OBJECTIVE => What is needed is the run of lines from the one containing "for name, shape" through the one containing "before = set(bpy.data.objects)", echoed exactly, with both ends kept and nothing added.

********

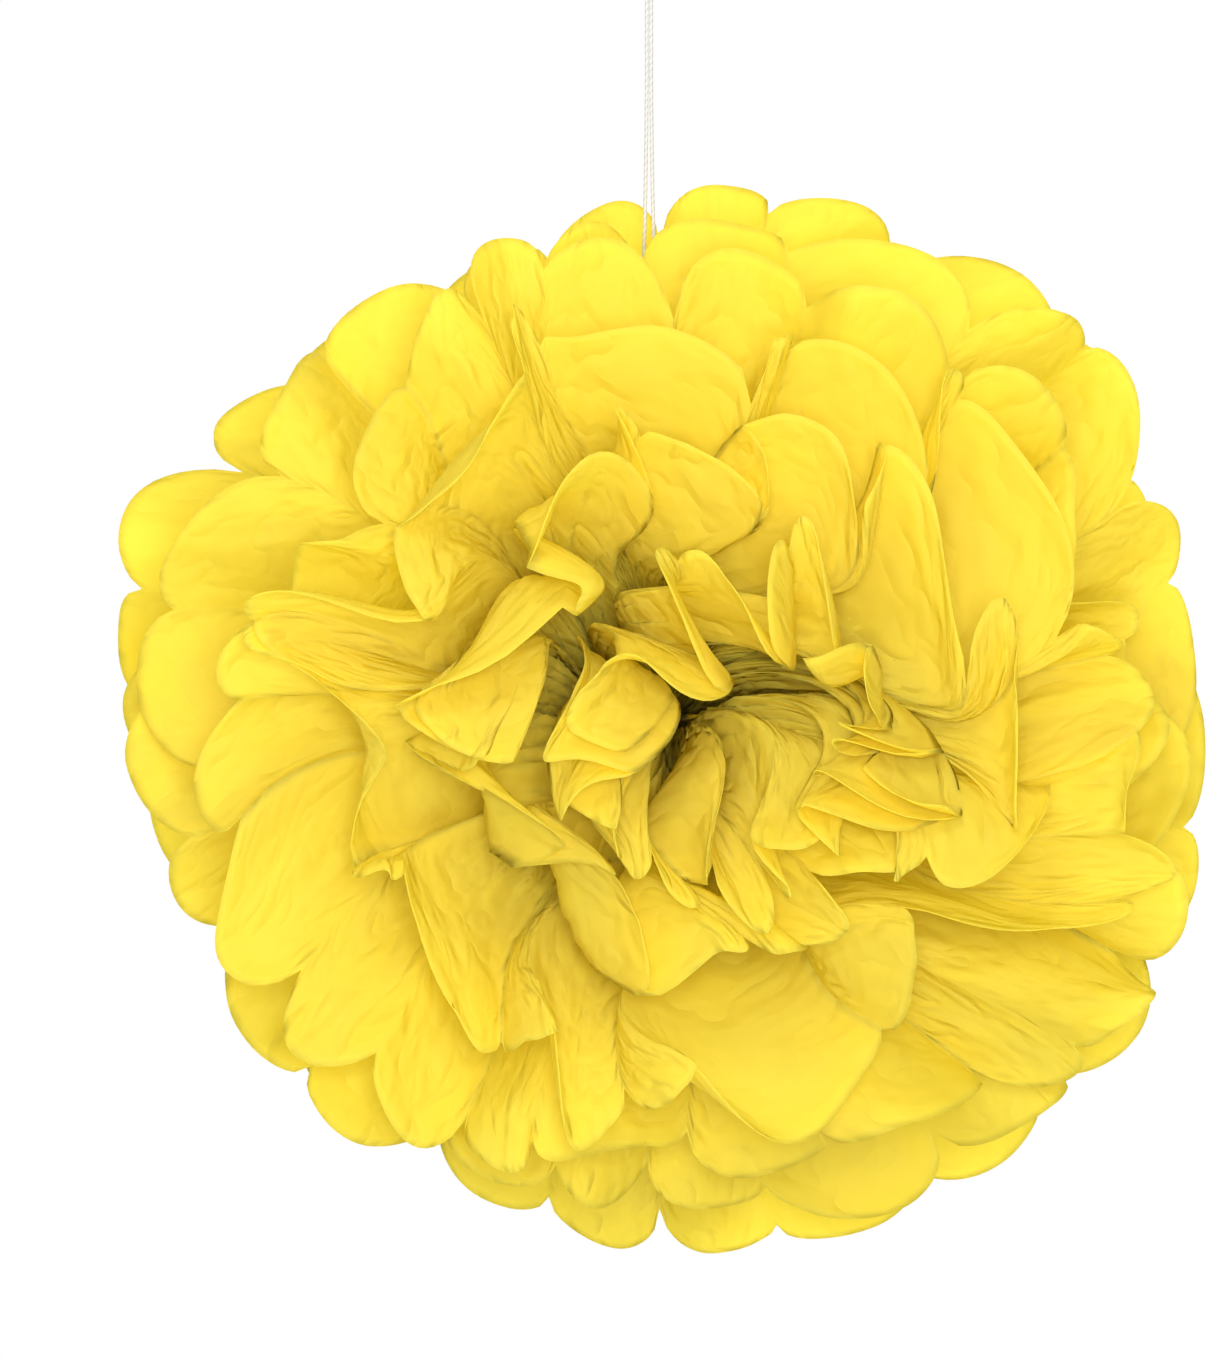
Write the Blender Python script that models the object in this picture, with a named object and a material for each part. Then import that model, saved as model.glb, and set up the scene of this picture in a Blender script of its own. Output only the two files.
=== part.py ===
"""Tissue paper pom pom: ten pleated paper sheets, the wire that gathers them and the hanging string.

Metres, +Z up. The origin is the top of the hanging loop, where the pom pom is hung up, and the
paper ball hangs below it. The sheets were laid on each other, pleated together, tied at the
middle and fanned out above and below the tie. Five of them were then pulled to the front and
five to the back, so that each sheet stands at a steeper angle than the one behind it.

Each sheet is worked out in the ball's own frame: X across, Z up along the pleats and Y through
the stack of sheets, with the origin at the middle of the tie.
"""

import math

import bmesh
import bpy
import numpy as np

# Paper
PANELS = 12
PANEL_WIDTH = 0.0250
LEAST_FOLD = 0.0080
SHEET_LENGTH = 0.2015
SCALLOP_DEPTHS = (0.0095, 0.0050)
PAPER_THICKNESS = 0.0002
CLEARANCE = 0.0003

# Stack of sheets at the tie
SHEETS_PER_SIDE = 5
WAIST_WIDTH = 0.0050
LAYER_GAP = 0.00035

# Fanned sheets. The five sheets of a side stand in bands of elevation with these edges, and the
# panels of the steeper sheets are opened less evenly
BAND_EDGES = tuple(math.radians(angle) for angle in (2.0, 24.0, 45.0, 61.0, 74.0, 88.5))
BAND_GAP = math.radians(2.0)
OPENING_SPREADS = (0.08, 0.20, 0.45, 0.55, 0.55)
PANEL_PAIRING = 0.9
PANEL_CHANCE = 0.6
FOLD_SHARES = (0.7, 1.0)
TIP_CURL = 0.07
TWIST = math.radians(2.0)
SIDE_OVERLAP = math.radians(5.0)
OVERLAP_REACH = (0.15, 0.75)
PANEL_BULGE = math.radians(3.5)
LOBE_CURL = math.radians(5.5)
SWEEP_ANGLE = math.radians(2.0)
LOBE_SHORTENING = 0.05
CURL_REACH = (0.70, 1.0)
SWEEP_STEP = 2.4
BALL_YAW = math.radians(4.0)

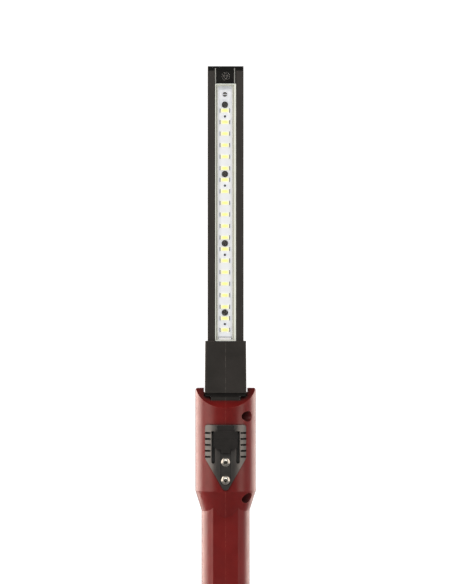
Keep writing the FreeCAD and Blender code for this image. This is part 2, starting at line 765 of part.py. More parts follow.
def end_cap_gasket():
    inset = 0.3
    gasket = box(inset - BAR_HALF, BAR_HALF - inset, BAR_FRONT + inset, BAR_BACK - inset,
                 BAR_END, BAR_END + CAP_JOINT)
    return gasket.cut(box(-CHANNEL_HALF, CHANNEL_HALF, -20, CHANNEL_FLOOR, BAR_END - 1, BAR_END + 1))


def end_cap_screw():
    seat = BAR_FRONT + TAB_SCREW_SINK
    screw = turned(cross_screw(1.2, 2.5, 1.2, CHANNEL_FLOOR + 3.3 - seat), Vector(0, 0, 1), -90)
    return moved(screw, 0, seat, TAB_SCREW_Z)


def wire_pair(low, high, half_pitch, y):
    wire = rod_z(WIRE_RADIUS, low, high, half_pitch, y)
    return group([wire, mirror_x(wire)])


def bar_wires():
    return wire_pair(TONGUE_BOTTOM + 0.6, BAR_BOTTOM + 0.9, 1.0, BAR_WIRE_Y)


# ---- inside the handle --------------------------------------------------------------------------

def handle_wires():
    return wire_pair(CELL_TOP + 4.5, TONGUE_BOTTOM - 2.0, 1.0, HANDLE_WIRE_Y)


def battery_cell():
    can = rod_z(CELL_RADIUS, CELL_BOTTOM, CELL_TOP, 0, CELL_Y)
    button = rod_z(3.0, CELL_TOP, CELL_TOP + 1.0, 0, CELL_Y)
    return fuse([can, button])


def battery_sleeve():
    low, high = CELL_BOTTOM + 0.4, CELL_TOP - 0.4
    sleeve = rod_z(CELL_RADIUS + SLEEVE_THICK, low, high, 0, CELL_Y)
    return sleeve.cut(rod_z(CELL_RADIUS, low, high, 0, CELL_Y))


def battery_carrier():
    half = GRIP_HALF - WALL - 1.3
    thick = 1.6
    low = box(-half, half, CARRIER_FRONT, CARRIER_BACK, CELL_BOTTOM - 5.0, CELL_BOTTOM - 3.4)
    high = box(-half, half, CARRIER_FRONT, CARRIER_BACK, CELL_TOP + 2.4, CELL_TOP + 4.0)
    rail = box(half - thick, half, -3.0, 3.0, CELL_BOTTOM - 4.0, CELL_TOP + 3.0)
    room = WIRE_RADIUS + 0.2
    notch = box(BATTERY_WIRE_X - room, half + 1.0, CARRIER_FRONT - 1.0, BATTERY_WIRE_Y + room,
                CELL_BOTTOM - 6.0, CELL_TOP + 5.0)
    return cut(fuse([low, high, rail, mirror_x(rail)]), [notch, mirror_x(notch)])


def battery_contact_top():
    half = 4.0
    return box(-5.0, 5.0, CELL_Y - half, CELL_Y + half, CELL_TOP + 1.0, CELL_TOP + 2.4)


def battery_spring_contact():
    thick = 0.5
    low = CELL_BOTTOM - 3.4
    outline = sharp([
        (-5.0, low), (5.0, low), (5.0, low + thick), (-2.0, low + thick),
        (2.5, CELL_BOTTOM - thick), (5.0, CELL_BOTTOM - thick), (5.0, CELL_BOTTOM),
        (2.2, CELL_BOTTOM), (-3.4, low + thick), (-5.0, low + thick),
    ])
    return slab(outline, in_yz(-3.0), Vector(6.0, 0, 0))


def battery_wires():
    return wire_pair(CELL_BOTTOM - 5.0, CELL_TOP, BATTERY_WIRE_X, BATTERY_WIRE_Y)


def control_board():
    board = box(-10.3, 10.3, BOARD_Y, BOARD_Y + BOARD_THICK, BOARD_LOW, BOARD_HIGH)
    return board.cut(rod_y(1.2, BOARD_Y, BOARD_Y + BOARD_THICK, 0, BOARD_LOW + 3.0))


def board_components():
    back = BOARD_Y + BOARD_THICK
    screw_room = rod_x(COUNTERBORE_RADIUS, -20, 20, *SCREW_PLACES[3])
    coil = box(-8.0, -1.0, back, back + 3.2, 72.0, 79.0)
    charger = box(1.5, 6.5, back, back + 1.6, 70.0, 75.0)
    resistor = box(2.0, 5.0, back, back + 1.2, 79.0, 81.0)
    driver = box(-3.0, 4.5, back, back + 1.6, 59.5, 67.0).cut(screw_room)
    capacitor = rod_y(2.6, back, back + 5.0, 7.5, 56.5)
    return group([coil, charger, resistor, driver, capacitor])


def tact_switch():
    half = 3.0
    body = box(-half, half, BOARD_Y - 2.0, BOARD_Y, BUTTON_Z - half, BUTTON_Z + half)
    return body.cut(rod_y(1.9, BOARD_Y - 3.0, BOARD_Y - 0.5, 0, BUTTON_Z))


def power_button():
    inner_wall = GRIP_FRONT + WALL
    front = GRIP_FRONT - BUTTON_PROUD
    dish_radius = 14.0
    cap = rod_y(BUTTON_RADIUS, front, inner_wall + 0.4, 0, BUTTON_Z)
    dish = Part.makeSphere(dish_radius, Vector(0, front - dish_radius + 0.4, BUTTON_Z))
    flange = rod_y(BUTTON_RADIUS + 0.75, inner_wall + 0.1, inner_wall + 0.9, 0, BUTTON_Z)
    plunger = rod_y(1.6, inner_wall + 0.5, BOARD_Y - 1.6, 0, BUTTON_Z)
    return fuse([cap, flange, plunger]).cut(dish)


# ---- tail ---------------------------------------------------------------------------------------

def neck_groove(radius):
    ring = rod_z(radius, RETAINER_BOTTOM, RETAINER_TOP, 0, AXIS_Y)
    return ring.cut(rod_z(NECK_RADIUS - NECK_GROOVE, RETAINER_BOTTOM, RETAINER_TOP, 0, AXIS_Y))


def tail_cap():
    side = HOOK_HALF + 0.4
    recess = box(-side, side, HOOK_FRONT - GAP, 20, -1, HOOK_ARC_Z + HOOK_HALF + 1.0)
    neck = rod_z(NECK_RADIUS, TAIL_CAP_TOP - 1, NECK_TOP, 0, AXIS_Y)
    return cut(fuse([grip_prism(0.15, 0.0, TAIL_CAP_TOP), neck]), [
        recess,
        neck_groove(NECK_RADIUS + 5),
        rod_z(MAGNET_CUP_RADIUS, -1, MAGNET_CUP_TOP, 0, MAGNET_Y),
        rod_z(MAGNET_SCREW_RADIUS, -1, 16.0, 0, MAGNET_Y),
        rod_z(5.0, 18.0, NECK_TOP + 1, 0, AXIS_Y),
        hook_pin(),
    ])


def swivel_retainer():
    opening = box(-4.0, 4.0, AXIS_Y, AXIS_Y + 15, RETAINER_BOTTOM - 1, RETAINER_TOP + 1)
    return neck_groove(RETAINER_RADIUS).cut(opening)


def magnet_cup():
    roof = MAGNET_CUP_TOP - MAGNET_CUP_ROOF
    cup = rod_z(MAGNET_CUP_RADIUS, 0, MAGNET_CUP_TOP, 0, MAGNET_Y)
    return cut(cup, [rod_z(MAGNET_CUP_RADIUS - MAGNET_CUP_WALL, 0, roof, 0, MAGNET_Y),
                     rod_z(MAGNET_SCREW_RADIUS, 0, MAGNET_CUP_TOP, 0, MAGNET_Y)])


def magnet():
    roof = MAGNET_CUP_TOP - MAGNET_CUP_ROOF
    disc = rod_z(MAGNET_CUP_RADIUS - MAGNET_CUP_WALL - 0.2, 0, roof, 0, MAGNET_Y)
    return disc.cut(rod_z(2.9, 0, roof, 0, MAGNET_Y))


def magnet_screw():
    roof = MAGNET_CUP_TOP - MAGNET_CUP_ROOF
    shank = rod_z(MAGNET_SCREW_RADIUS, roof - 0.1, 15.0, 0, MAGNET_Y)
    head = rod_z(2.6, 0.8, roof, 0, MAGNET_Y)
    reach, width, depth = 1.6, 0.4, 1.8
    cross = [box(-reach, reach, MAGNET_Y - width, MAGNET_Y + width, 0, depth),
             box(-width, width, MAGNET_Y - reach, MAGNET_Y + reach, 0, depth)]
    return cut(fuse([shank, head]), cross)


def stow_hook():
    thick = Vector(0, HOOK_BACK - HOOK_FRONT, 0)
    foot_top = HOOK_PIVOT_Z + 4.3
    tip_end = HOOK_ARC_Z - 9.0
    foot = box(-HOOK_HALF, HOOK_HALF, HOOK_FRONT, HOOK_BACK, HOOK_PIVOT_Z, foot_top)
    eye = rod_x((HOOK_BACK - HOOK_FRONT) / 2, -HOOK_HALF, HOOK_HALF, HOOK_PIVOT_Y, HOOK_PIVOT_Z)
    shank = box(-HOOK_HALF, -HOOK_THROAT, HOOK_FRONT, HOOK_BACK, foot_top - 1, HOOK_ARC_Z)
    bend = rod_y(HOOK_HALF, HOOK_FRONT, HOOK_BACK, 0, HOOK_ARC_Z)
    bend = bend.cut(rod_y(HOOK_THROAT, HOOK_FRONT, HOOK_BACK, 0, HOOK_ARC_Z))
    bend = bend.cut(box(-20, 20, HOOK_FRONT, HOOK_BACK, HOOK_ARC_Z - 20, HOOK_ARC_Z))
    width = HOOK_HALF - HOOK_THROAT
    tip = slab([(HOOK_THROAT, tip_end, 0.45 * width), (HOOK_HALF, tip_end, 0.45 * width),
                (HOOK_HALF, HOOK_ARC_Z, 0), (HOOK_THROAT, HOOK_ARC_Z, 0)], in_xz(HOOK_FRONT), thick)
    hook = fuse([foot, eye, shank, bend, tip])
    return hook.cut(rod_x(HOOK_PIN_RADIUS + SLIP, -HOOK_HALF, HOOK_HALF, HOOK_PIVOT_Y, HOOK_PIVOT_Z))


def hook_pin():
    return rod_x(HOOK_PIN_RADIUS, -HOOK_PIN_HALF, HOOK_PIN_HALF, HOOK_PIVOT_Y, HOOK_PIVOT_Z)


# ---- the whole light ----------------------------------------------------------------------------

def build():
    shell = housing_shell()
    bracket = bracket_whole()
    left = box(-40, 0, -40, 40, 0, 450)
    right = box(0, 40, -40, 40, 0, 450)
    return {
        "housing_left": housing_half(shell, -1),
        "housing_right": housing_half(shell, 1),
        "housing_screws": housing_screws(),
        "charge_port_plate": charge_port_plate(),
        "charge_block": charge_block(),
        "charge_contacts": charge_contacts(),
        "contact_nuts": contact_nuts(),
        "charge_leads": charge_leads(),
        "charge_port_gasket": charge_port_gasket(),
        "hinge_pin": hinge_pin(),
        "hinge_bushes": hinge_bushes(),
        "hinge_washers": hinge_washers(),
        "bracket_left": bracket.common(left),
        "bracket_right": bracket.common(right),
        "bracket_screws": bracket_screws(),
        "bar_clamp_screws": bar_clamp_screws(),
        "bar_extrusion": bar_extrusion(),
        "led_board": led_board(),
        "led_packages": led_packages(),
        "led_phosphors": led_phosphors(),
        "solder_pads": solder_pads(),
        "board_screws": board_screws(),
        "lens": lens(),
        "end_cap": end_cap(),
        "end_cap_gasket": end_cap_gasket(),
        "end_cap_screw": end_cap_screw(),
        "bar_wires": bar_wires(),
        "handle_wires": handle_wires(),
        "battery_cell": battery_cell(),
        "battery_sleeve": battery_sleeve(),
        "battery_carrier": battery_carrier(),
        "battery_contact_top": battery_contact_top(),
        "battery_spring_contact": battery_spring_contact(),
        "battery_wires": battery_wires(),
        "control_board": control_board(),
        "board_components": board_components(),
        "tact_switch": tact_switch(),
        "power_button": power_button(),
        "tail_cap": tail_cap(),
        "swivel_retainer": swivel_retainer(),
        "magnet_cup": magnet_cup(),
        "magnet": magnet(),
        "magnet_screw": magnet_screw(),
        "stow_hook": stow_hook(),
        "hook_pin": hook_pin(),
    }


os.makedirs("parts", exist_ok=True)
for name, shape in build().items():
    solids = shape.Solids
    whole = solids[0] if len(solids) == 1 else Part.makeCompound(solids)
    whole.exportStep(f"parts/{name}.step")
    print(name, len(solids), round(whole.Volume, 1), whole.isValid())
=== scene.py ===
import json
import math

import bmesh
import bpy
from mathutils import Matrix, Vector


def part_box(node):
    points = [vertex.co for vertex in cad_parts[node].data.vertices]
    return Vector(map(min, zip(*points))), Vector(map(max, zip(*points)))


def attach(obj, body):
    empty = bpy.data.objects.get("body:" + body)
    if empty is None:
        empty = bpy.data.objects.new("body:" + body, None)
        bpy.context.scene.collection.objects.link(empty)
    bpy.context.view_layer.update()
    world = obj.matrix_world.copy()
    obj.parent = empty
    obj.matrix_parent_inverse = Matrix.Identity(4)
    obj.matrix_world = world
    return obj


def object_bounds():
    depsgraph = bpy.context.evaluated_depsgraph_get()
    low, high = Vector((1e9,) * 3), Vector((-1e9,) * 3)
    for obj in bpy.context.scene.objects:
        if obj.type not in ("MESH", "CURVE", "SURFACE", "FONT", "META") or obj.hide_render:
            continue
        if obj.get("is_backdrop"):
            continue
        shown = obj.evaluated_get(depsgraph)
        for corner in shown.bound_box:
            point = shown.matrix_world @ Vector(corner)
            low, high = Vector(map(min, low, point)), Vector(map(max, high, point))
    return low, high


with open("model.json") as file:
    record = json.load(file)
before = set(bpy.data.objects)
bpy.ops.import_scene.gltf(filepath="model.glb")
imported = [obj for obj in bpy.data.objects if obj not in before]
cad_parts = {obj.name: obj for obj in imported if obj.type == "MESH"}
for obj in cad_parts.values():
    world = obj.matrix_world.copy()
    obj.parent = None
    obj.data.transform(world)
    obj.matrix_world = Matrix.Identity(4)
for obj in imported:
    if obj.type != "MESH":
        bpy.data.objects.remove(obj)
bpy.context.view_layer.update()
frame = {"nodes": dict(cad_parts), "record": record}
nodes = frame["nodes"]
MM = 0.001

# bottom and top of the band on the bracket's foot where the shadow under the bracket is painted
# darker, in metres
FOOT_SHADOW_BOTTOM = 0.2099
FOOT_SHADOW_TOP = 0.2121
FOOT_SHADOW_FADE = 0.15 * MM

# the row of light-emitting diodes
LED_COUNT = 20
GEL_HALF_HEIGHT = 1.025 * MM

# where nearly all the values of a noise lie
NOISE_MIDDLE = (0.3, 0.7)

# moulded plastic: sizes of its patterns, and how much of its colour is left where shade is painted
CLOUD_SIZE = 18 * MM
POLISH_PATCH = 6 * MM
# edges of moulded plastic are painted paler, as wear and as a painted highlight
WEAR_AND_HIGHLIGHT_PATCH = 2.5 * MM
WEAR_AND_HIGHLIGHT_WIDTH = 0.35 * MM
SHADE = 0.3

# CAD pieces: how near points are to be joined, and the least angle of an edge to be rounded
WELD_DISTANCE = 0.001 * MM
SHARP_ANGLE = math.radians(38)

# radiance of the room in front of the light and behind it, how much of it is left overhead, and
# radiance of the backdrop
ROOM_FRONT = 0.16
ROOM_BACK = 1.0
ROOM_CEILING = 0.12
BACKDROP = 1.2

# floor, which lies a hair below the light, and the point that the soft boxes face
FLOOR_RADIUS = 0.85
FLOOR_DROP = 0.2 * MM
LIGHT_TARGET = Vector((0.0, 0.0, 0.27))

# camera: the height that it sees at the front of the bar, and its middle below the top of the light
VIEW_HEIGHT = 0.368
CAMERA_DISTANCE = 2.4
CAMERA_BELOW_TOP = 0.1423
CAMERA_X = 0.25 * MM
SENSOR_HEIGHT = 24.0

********

EXPECTED ANSWER =>
for name, shape in build().items():
    solids = shape.Solids
    whole = solids[0] if len(solids) == 1 else Part.makeCompound(solids)
    whole.exportStep(f"parts/{name}.step")
    print(name, len(solids), round(whole.Volume, 1), whole.isValid())
=== scene.py ===
import json
import math

import bmesh
import bpy
from mathutils import Matrix, Vector


def part_box(node):
    points = [vertex.co for vertex in cad_parts[node].data.vertices]
    return Vector(map(min, zip(*points))), Vector(map(max, zip(*points)))


def attach(obj, body):
    empty = bpy.data.objects.get("body:" + body)
    if empty is None:
        empty = bpy.data.objects.new("body:" + body, None)
        bpy.context.scene.collection.objects.link(empty)
    bpy.context.view_layer.update()
    world = obj.matrix_world.copy()
    obj.parent = empty
    obj.matrix_parent_inverse = Matrix.Identity(4)
    obj.matrix_world = world
    return obj


def object_bounds():
    depsgraph = bpy.context.evaluated_depsgraph_get()
    low, high = Vector((1e9,) * 3), Vector((-1e9,) * 3)
    for obj in bpy.context.scene.objects:
        if obj.type not in ("MESH", "CURVE", "SURFACE", "FONT", "META") or obj.hide_render:
            continue
        if obj.get("is_backdrop"):
            continue
        shown = obj.evaluated_get(depsgraph)
        for corner in shown.bound_box:
            point = shown.matrix_world @ Vector(corner)
            low, high = Vector(map(min, low, point)), Vector(map(max, high, point))
    return low, high


with open("model.json") as file:
    record = json.load(file)
before = set(bpy.data.objects)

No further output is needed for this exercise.